Numa coisa estarei de acordo com o que afirmou um analista afecto ao MPLA: se não houver respeito pelos jornalistas, as eleições não serão livres e justas. Só que acrescento: o mesmo acontecerá se o número 4 do artigo 17º da Constituição continuar a ser ignorado.
Posto isto, devo dizer que condeno em absoluto os actos de violência em geral, e, neste caso, as agressões de que terão, supostamente, sido alvo alguns (quantos?) profissionais da comunicação social. Digo supostamente porque não foram confirmadas por fontes independentes. Se houve agressões físicas, estranho o facto de, em nenhum momento, terem aparecido as vítimas a relatar os episódios de violência, ou a mostrar outras evidências, e estranho ainda mais não ter havido qualquer referência ao papel da Polícia que terá acompanhado a manifestação e que, seguramente, teria agido para defender as vítimas ou neutralizar os agressores. Estranho, mesmo!
Ao fazer esta análise crítica move-me o desejo de alertar os actores políticos e sociais e as autoridades públicas para a delicadeza da situação que estamos a viver. Na linha do que tenho feito ultimamente. A temperatura política está a subir à medida que o tempo passa e os problemas sociais permanecem sem solução. As preocupações dos cidadãos que se manifestaram no sábado, e talvez de milhões por Angola fora, têm a ver com as imensas, ou mesmo insuportáveis, dificuldades do seu quotidiano, e é expectável que não seja do seu agrado que a comunicação social não aborde tais preocupações de modo consistente. Em vez disso, recebem banhos de propaganda, que tem normalmente efeitos perversos. Com a atitude do ministério de tutela, que em vez de se assumir como árbitro e procurar soluções pela via do diálogo, divulgou um comunicado insensato e parcial; associada a outras reacções aos acontecimentos de sábado, aumenta a desconfiança dos cidadãos em relação às instituições, está-se a deitar gasolina na fogueira.

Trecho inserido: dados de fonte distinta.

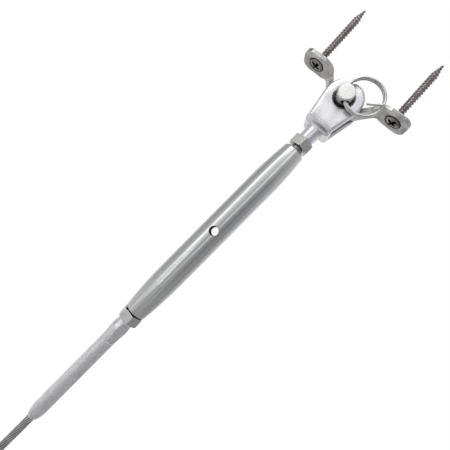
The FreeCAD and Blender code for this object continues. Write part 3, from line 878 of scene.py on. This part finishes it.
class TURNBUCKLE_OT_camera(bpy.types.Operator):
    """Place the camera at the viewing angle of the photograph"""
    bl_idname = "turnbuckle.camera"
    bl_label = "Place Camera"

    def execute(self, context):
        view = context.scene.turnbuckle_camera
        ahead = math.cos(view.turn) * AXIS_Y - math.sin(view.turn) * CHAIN_SIDE
        aside = math.cos(view.turn) * CHAIN_SIDE + math.sin(view.turn) * AXIS_Y
        gaze = math.cos(view.tilt) * ahead + math.sin(view.tilt) * CHAIN_UP
        up = math.cos(view.tilt) * CHAIN_UP - math.sin(view.tilt) * ahead
        right = math.cos(view.roll) * up + math.sin(view.roll) * aside
        top = math.sin(view.roll) * up - math.cos(view.roll) * aside
        data = bpy.data.cameras.new("Camera")
        data.lens = view.lens
        data.sensor_width = 36
        data.clip_start = 0.005
        data.clip_end = 10
        camera = link_object("Camera", data)
        place = chain_point(0, -view.aim) + aside * view.aside - gaze * view.distance
        turn = Matrix((right, top, -gaze)).transposed().to_4x4()
        camera.matrix_world = Matrix.Translation(place) @ turn
        context.scene.camera = camera
        return {"FINISHED"}


def route_line():
    # The wire's centreline as points read from its own smooth curve
    curve = bpy.data.curves.new("wire_route", "CURVE")
    curve.dimensions = "3D"
    curve.resolution_u = 24
    spline = curve.splines.new("NURBS")
    spline.points.add(len(WIRE_ROUTE) - 1)
    for point, (x, z) in zip(spline.points, WIRE_ROUTE):
        point.co = (*chain_point(x, z), 1)
    spline.order_u = 3
    spline.use_endpoint_u = True
    return plain_mesh(link_object("wire_route", curve))


class TURNBUCKLE_OT_wire(bpy.types.Operator):
    """Wind the strand of wire that leaves the swaged barrel"""
    bl_idname = "turnbuckle.wire"
    bl_label = "Make Wire"

    def execute(self, context):
        sizes = context.scene.turnbuckle_wire
        material = rope_steel(context.scene.turnbuckle_finishes)
        route = route_line()
        mesh = run_tree("wire_strand", wire_tree(), {
            "Outer wires": sizes.outer_wires,
            "Inner wires": sizes.inner_wires,
            "Radius": WIRE_RADIUS,
            "Lay": sizes.lay,
            "Material": material,
        }, route)
        mesh.shade_smooth()
        piece = link_object("wire_strand", mesh)
        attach(piece, "stud_body")
        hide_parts("wire_rope")
        return {"FINISHED"}


class TURNBUCKLE_OT_threads(bpy.types.Operator):
    """Cut the right-hand and left-hand threads on the fork's and the stud's shanks"""
    bl_idname = "turnbuckle.threads"
    bl_label = "Make Shank Threads"

    def execute(self, context):
        sizes = context.scene.turnbuckle_threads
        material = thread_steel(context.scene.turnbuckle_finishes)
        fork_tip = BODY_MIDDLE + sizes.end_gap
        stud_tip = BODY_MIDDLE - sizes.end_gap
        flip = Matrix.Rotation(math.pi, 4, "X")
        for name, start, length, hand, turn, body, slot in (
            ("fork_thread", NECK_END, NECK_END - fork_tip, 1.0, flip, "fork_body", "bright_fork"),
            ("stud_thread", SWAGE_TOP, stud_tip - SWAGE_TOP, -1.0, Matrix(), "stud_body",
             "swaged_barrel"),
        ):
            mesh = ridge_mesh(
                name, chain_matrix(start) @ turn, material,
                crest_radius=sizes.crest, root_radius=sizes.root, pitch=sizes.pitch,
                length=length, tip_length=sizes.pitch, hand=hand,
                half_width=SHANK_RIDGE * sizes.pitch, points_per_turn=36)
            piece = link_object(name, mesh)
            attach(piece, body)
        return {"FINISHED"}


def cross_bar(shape, sizes, crown, turn):
    # One bar of the cross, from over the head's crown down to the recess's floor
    spin = Matrix.Rotation(turn, 3, "Z")
    rings = []
    for way in (-1, 1):
        share = 1 - way * RECESS_TAPER
        half_span = sizes.recess_span / 2 * share
        half_width = sizes.recess_width / 2 * share
        z = crown + way * sizes.recess_depth
        rings.append([
            shape.verts.new(spin @ Vector((x * half_span, y * half_width, z)))
            for x, y in ((-1, -1), (1, -1), (1, 1), (-1, 1))])
    low_ring, top_ring = rings
    shape.faces.new(reversed(low_ring))
    shape.faces.new(top_ring)
    for index in range(4):
        after = (index + 1) % 4
        shape.faces.new((low_ring[index], low_ring[after], top_ring[after], top_ring[index]))


def recess_cutter(sizes, centre, crown):
    # A cross that narrows towards its floor, standing a little proud of the head's crown
    shape = bmesh.new()
    for turn in (0, math.pi / 2):
        cross_bar(shape, sizes, crown, turn + sizes.recess_turn)
    bmesh.ops.translate(shape, verts=shape.verts, vec=centre)
    bmesh.ops.recalc_face_normals(shape, faces=shape.faces)
    return link_object("recess_cutter", drawn_mesh("recess_cutter", shape))


def screw_profile(sizes, head, crown, point):
    # Radii and heights of a raised countersunk head, a shank and a thread's root with its tip
    rim = crown + sizes.head_rise
    rise = sizes.head_rise - sizes.lip
    edge = head - sizes.lip
    dome = (edge ** 2 + rise ** 2) / (2 * rise)
    profile = []
    for step in range(DOME_STEPS + 1):
        angle = math.asin(edge / dome) * step / DOME_STEPS
        profile.append((dome * math.sin(angle), crown + dome * (1 - math.cos(angle))))
    for step in range(LIP_STEPS):
        angle = math.pi / 2 * (step + 1) / LIP_STEPS
        profile.append((edge + sizes.lip * math.sin(angle), rim - sizes.lip * math.cos(angle)))
    neck = rim + head - SCREW_RADIUS
    return profile + [
        (SCREW_RADIUS, neck), (sizes.root, neck + SCREW_RADIUS), (sizes.root, point - sizes.tip),
        (POINT_RADIUS, point - 2 * POINT_RADIUS), (0, point)]


def turned_mesh(name, profile, centre):
    # The profile spun once round an upright axis through the centre
    shape = bmesh.new()
    points = [shape.verts.new((radius, 0, z)) for radius, z in profile]
    edges = [shape.edges.new(pair) for pair in zip(points, points[1:])]
    bmesh.ops.spin(
        shape, geom=points + edges, cent=(0, 0, 0), axis=(0, 0, 1), angle=2 * math.pi,
        steps=TURN_STEPS, use_duplicate=False)
    bmesh.ops.remove_doubles(shape, verts=shape.verts, dist=MERGE_DISTANCE)
    bmesh.ops.recalc_face_normals(shape, faces=shape.faces)
    bmesh.ops.translate(shape, verts=shape.verts, vec=centre)
    return drawn_mesh(name, shape)


def screw_blank(node, sizes):
    # The whole screw without its ridge
    low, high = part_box(node)
    centre = Vector(((low.x + high.x) / 2, 0, 0))
    profile = screw_profile(sizes, (high.x - low.x) / 2, low.z, high.z)
    blank = link_object(node + "_blank", turned_mesh(node + "_blank", profile, centre))
    cutter = recess_cutter(sizes, centre, low.z)
    cut = blank.modifiers.new("Recess", "BOOLEAN")
    cut.operation = "DIFFERENCE"
    cut.solver = "EXACT"
    cut.use_self = True
    cut.object = cutter
    mesh = plain_mesh(blank)
    bpy.data.objects.remove(cutter)
    return mesh


def threaded_screw(name, node, side, sizes, head_material, thread_material):
    # The blank and its ridge as one mesh, with a finish of its own for the head
    low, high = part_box(node)
    start = sizes.thread_start
    place = Matrix.Translation((side * SCREW_SPACING / 2, 0, start))
    ridge = ridge_mesh(
        name + "_ridge", place, thread_material,
        crest_radius=SCREW_RADIUS, root_radius=sizes.root, pitch=sizes.pitch,
        length=high.z - start - RIDGE_GAP, tip_length=sizes.tip, hand=1.0,
        half_width=SCREW_RIDGE * sizes.pitch, points_per_turn=32)
    joined = bmesh.new()
    joined.from_mesh(screw_blank(node, sizes))
    joined.from_mesh(ridge)
    for face in joined.faces:
        face.material_index = int(face.calc_center_median().z > 0)
        face.smooth = True
    mesh = drawn_mesh(name, joined)
    mesh.materials.append(head_material)
    mesh.materials.append(thread_material)
    mesh.set_sharp_from_angle(angle=SHARP_ANGLE)
    return link_object(name, mesh)


class TURNBUCKLE_OT_screws(bpy.types.Operator):
    """Make both wood screws with their threads"""
    bl_idname = "turnbuckle.screws"
    bl_label = "Make Screws"

    def execute(self, context):
        sizes = context.scene.turnbuckle_screws
        head_material = screw_head_steel(context.scene.turnbuckle_finishes)
        # Painted shade round the rim of each head
        low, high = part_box("screw_left")
        paint_rim_shade(head_material, (high.x - low.x) / 2)
        thread_material = screw_steel(context.scene.turnbuckle_finishes)
        for name, node, side in (
            ("threaded_screw_left", "screw_left", -1),
            ("threaded_screw_right", "screw_right", 1),
        ):
            piece = threaded_screw(name, node, side, sizes, head_material, thread_material)
            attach(piece, "base")
            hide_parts(node)
        return {"FINISHED"}


class TURNBUCKLE_OT_finishes(bpy.types.Operator):
    """Give the solid pieces their steel finishes"""
    bl_idname = "turnbuckle.finishes"
    bl_label = "Apply Finishes"

    def execute(self, context):
        finishes = context.scene.turnbuckle_finishes
        nut = nut_steel(finishes)
        materials = {
            "turnbuckle_body": body_steel(finishes),
            "fork": fork_steel(finishes),
            "deck_saddle": saddle_steel(finishes),
            "swage_stud": barrel_steel(finishes),
            "upper_locknut": nut,
            "lower_locknut": nut,
            "clevis_pin": pin_steel(finishes),
            "split_ring": ring_steel(finishes),
        }
        for node, material in materials.items():
            slots = frame["nodes"][node].data.materials
            for index in range(len(slots)):
                slots[index] = material
        return {"FINISHED"}


def room_tone(tree, heading, shade):
    # Seen straight on the room is plain white, and its tone shows in reflections alone
    tone = placed(tree, "Room tone", {"Heading": heading, "Shade": shade})
    rays = add_node(tree, "ShaderNodeLightPath").outputs
    shown = math_node(tree, "MAXIMUM", tone, rays["Is Camera Ray"])
    return shown, colour_mix(tree, shown, SHADE_COLOUR, WHITE)


def shown_rays(tree):
    # One for the rays that show the room, seen straight on, mirrored or through glass
    rays = add_node(tree, "ShaderNodeLightPath").outputs
    shown = math_node(tree, "MAXIMUM", rays["Is Camera Ray"], rays["Is Glossy Ray"])
    return math_node(tree, "MAXIMUM", shown, rays["Is Transmission Ray"])


def floor_material(shade):
    # Pale, and brightened for the rays that show the room, so that only shadows mark it
    material = bpy.data.materials.new("Floor")
    material.use_nodes = True
    tree = material.node_tree
    tree.nodes.clear()
    from_object = vector_node(
        tree, "SUBTRACT", object_place(tree), chain_point(0, BODY_MIDDLE))
    tone, tint = room_tone(tree, vector_node(tree, "NORMALIZE", from_object), shade)
    grey = (FLOOR_GREY, FLOOR_GREY, FLOOR_GREY, 1)
    matte = add_node(tree, "ShaderNodeBsdfDiffuse", {"Color": grey})
    missing = math_node(tree, "MAXIMUM", math_node(tree, "SUBTRACT", tone, FLOOR_LIT), 0.0)
    glow = math_node(tree, "MULTIPLY", missing, shown_rays(tree))
    shine = add_node(tree, "ShaderNodeEmission", {"Strength": glow, "Color": tint})
    both = add_node(
        tree, "ShaderNodeAddShader", {0: matte.outputs[0], 1: shine.outputs[0]})
    add_node(tree, "ShaderNodeOutputMaterial", {"Surface": both.outputs[0]})
    return material


def make_room(shade):
    world = bpy.data.worlds.new("Room")
    bpy.context.scene.world = world
    world.use_nodes = True
    tree = world.node_tree
    tree.nodes.clear()
    heading = add_node(tree, "ShaderNodeTexCoord").outputs["Generated"]
    tone, tint = room_tone(tree, heading, shade)
    shown = shown_rays(tree)
    hidden = math_node(tree, "MULTIPLY", math_node(tree, "SUBTRACT", 1.0, shown), ROOM_LIGHT)
    seen = math_node(tree, "MULTIPLY", tone, shown)
    background = add_node(
        tree, "ShaderNodeBackground",
        {"Strength": math_node(tree, "ADD", seen, hidden), "Color": tint})
    add_node(tree, "ShaderNodeOutputWorld", {"Surface": background.outputs[0]})


def area_lamp(name, height, direction, distance, width, length, brightness, lean=0.0):
    # A soft box facing a height on the chain, with its long side upright or leaning
    data = bpy.data.lights.new(name, "AREA")
    data.shape = "RECTANGLE"
    data.size = width
    data.size_y = length
    data.energy = brightness * math.pi * width * length
    lamp = link_object(name, data)
    towards = Vector(direction).normalized()
    upright = towards.to_track_quat("Z", "Y").to_matrix().to_4x4()
    turn = Matrix.Rotation(lean, 4, towards) @ upright
    lamp.matrix_world = Matrix.Translation(chain_point(0, height) + towards * distance) @ turn


class TURNBUCKLE_OT_stage(bpy.types.Operator):
    """Lay the floor and set the soft lamps and the pale room"""
    bl_idname = "turnbuckle.stage"
    bl_label = "Set Stage"

    def execute(self, context):
        stage = context.scene.turnbuckle_stage
        shape = bmesh.new()
        bmesh.ops.create_circle(shape, cap_ends=True, segments=96, radius=stage.floor_radius)
        mesh = drawn_mesh("floor", shape)
        mesh.transform(Matrix.Translation((0, 0, loaded_box[0].z - stage.floor_drop)))
        mesh.materials.append(floor_material(stage.shade))
        floor = link_object("floor", mesh)
        make_room(stage.shade)
        for lamp in LAMPS:
            area_lamp(**lamp)
        context.scene.view_settings.view_transform = "Standard"
        return {"FINISHED"}


class TURNBUCKLE_PT_panel(bpy.types.Panel):
    """Sizes, colours and steps of the turnbuckle"""
    bl_idname = "TURNBUCKLE_PT_panel"
    bl_label = "Swage Turnbuckle"
    bl_space_type = "VIEW_3D"
    bl_region_type = "UI"
    bl_category = "Turnbuckle"

    def draw(self, context):
        for name, kind, operator in STEPS:
            box = self.layout.box()
            values = getattr(context.scene, name)
            for key in kind.__annotations__:
                box.prop(values, key)
            box.operator(operator.bl_idname)


# Each group of settings with its name on the scene and the operator that uses it
STEPS = (
    ("turnbuckle_camera", TurnbuckleCamera, TURNBUCKLE_OT_camera),
    ("turnbuckle_wire", TurnbuckleWire, TURNBUCKLE_OT_wire),
    ("turnbuckle_threads", TurnbuckleThreads, TURNBUCKLE_OT_threads),
    ("turnbuckle_screws", TurnbuckleScrews, TURNBUCKLE_OT_screws),
    ("turnbuckle_finishes", TurnbuckleFinishes, TURNBUCKLE_OT_finishes),
    ("turnbuckle_stage", TurnbuckleStage, TURNBUCKLE_OT_stage),
)


def register():
    for name, kind, operator in STEPS:
        bpy.utils.register_class(kind)
        bpy.utils.register_class(operator)
        setattr(bpy.types.Scene, name, PointerProperty(type=kind))
    bpy.utils.register_class(TURNBUCKLE_PT_panel)


def unregister():
    bpy.utils.unregister_class(TURNBUCKLE_PT_panel)
    for name, kind, operator in reversed(STEPS):
        delattr(bpy.types.Scene, name)
        bpy.utils.unregister_class(operator)
        bpy.utils.unregister_class(kind)


def main():
    register()
    # The camera and the wire come first, and the stage last
    bpy.ops.turnbuckle.camera()
    bpy.ops.turnbuckle.wire()
    bpy.ops.turnbuckle.threads()
    bpy.ops.turnbuckle.screws()
    bpy.ops.turnbuckle.finishes()
    bpy.ops.turnbuckle.stage()


if __name__ == "__main__":
    main()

Foi antecipando acontecimentos como este e para evitar males maiores que propus aos partidos um pacto de convergência democrática. A decisão de se reanalisar os pontos de discórdia da Lei de Alteração à Lei Orgânica das Eleições pode ser um passo nessa direcção, a que se devem seguir outros, incluindo o da implementação da nova Divisão Político Administrativa apenas depois das eleições, dadas as suspeições já manifestadas.
PS. É confrangedor que não se perceba que o empolamento de casos como o de sábado tem consequências nefastas na imagem do Executivo angolano. Já há bastantes, outras não tardarão.